> [DIRECTIONS FOR THIS TASK] Reproduce the top of the data verbatim, through and including the line that contains "add(dictionary, 'card_door', skin(flap), redPaint);".

> [INFORMATION PROVIDED]

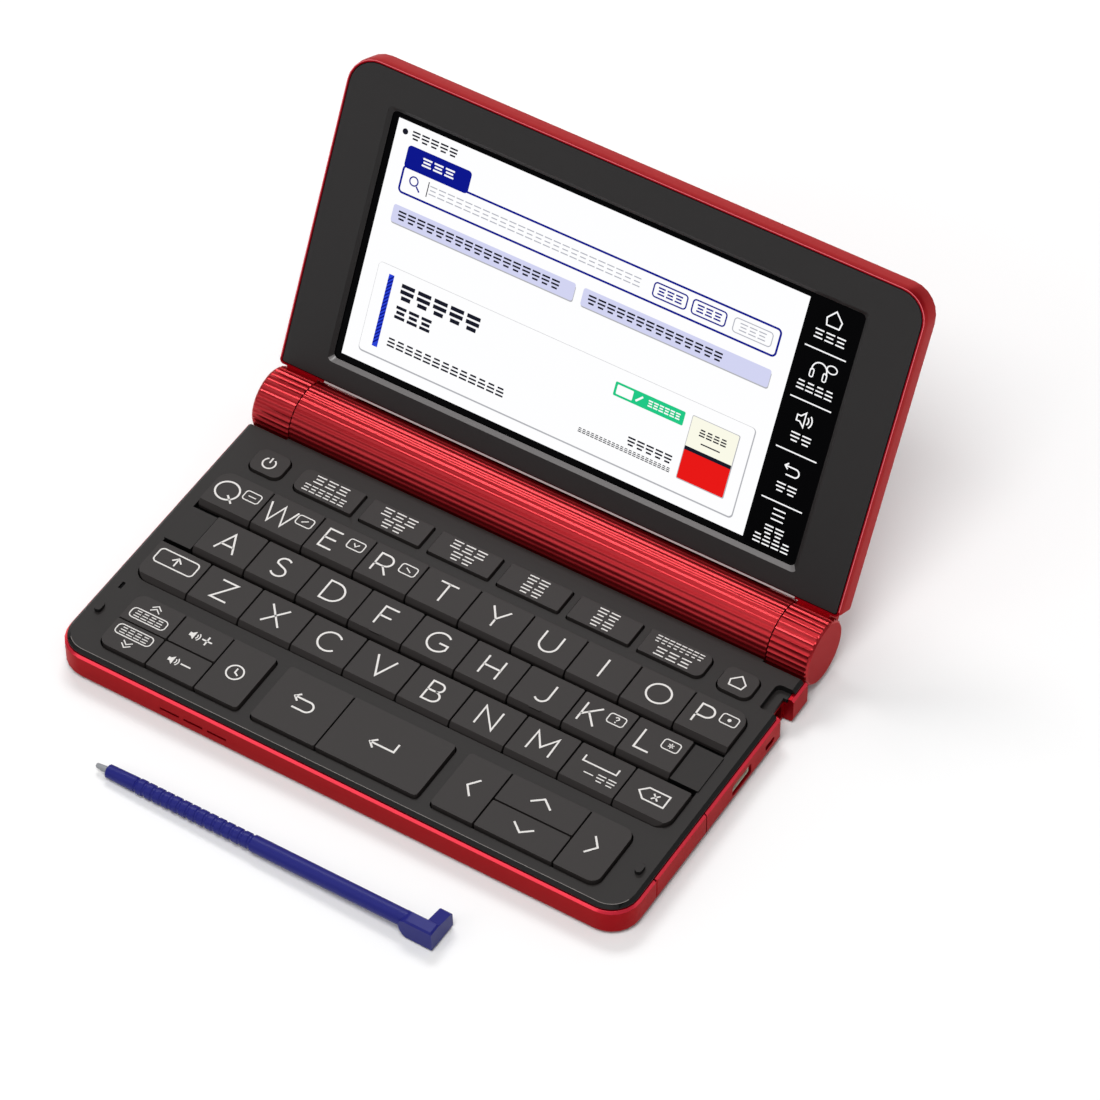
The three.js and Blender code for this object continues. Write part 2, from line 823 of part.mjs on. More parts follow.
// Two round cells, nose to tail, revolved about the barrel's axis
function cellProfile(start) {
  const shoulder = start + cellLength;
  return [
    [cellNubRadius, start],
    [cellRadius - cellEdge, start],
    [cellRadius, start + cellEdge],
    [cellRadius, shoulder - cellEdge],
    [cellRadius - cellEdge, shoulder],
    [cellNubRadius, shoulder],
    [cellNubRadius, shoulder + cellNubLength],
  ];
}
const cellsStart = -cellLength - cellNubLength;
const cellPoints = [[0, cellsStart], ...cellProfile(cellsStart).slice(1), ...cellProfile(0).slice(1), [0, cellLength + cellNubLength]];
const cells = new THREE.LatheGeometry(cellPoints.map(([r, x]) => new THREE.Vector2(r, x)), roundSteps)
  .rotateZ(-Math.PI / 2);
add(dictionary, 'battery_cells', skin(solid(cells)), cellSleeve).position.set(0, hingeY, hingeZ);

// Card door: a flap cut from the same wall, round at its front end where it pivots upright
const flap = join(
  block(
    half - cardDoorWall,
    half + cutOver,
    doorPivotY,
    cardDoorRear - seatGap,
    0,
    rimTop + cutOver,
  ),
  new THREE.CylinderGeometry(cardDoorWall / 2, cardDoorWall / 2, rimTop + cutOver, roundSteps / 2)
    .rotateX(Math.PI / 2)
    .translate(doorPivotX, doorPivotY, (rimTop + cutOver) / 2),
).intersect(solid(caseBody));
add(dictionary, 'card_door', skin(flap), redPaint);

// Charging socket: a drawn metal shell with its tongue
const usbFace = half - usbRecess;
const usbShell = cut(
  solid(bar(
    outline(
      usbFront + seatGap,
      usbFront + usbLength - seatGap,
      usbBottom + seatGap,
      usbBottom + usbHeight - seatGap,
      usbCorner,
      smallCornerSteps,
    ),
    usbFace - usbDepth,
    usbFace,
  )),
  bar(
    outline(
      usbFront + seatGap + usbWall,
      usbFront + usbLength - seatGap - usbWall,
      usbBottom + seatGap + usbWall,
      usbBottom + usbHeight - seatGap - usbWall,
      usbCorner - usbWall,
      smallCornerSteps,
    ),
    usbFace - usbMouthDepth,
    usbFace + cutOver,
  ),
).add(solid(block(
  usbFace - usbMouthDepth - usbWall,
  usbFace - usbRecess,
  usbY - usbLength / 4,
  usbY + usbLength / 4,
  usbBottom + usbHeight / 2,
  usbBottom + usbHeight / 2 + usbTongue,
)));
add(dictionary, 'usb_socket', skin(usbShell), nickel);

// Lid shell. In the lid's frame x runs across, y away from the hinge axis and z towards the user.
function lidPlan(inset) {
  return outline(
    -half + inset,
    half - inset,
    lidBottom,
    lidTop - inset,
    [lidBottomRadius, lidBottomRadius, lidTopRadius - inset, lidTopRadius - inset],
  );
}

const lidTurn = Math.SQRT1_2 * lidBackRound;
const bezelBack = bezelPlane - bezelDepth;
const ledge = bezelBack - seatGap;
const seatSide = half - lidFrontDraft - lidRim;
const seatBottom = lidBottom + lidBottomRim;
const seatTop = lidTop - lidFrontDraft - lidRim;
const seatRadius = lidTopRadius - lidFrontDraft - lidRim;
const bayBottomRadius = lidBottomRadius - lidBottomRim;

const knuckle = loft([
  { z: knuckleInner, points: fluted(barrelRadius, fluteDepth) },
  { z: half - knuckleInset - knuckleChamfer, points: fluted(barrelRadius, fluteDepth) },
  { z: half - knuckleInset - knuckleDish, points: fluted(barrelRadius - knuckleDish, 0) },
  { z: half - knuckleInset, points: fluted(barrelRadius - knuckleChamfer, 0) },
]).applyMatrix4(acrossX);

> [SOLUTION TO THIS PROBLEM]
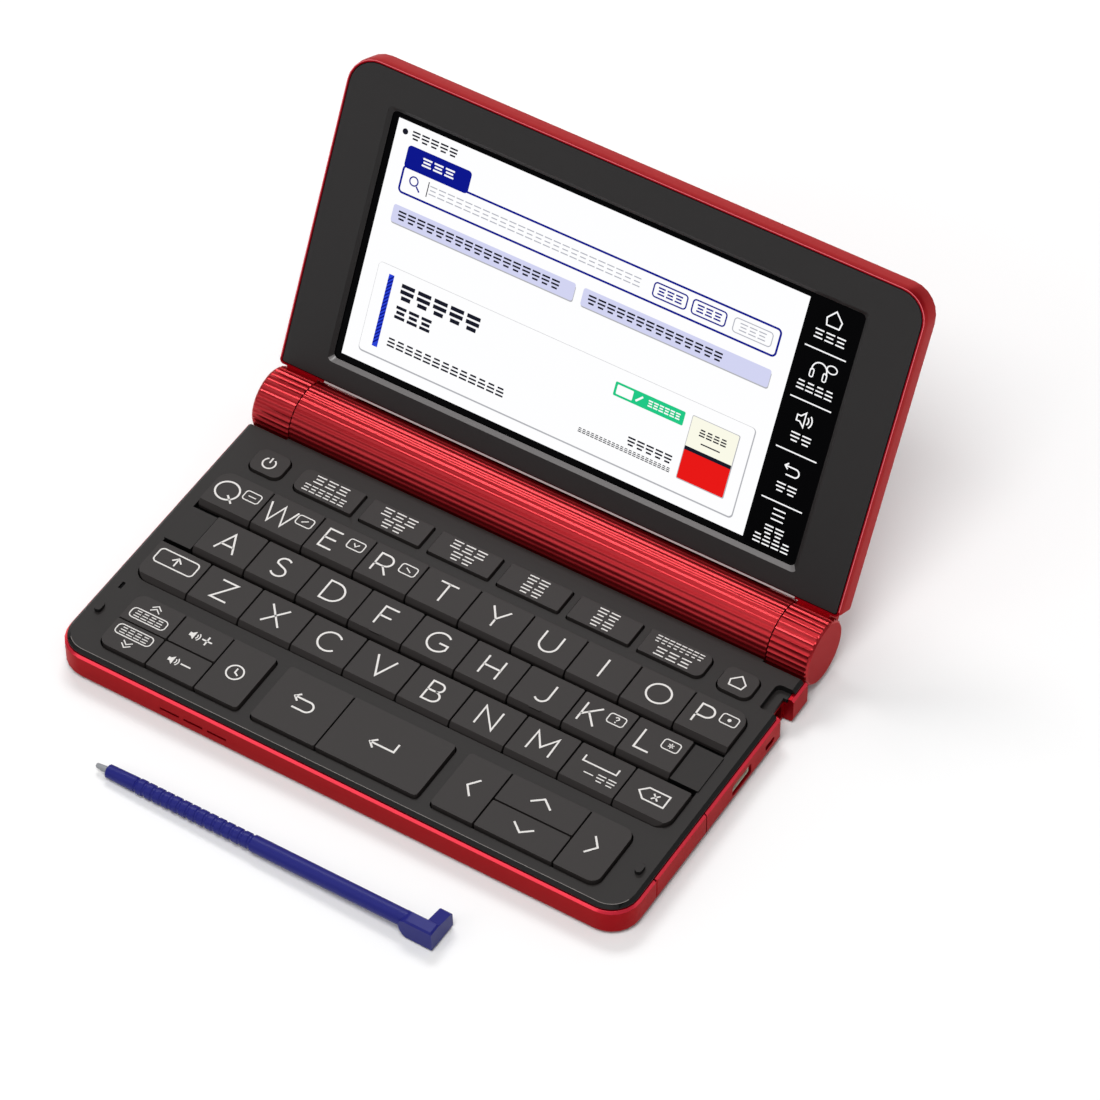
The three.js and Blender code for this object continues. Write part 2, from line 823 of part.mjs on. More parts follow.
// Two round cells, nose to tail, revolved about the barrel's axis
function cellProfile(start) {
  const shoulder = start + cellLength;
  return [
    [cellNubRadius, start],
    [cellRadius - cellEdge, start],
    [cellRadius, start + cellEdge],
    [cellRadius, shoulder - cellEdge],
    [cellRadius - cellEdge, shoulder],
    [cellNubRadius, shoulder],
    [cellNubRadius, shoulder + cellNubLength],
  ];
}
const cellsStart = -cellLength - cellNubLength;
const cellPoints = [[0, cellsStart], ...cellProfile(cellsStart).slice(1), ...cellProfile(0).slice(1), [0, cellLength + cellNubLength]];
const cells = new THREE.LatheGeometry(cellPoints.map(([r, x]) => new THREE.Vector2(r, x)), roundSteps)
  .rotateZ(-Math.PI / 2);
add(dictionary, 'battery_cells', skin(solid(cells)), cellSleeve).position.set(0, hingeY, hingeZ);

// Card door: a flap cut from the same wall, round at its front end where it pivots upright
const flap = join(
  block(
    half - cardDoorWall,
    half + cutOver,
    doorPivotY,
    cardDoorRear - seatGap,
    0,
    rimTop + cutOver,
  ),
  new THREE.CylinderGeometry(cardDoorWall / 2, cardDoorWall / 2, rimTop + cutOver, roundSteps / 2)
    .rotateX(Math.PI / 2)
    .translate(doorPivotX, doorPivotY, (rimTop + cutOver) / 2),
).intersect(solid(caseBody));
add(dictionary, 'card_door', skin(flap), redPaint);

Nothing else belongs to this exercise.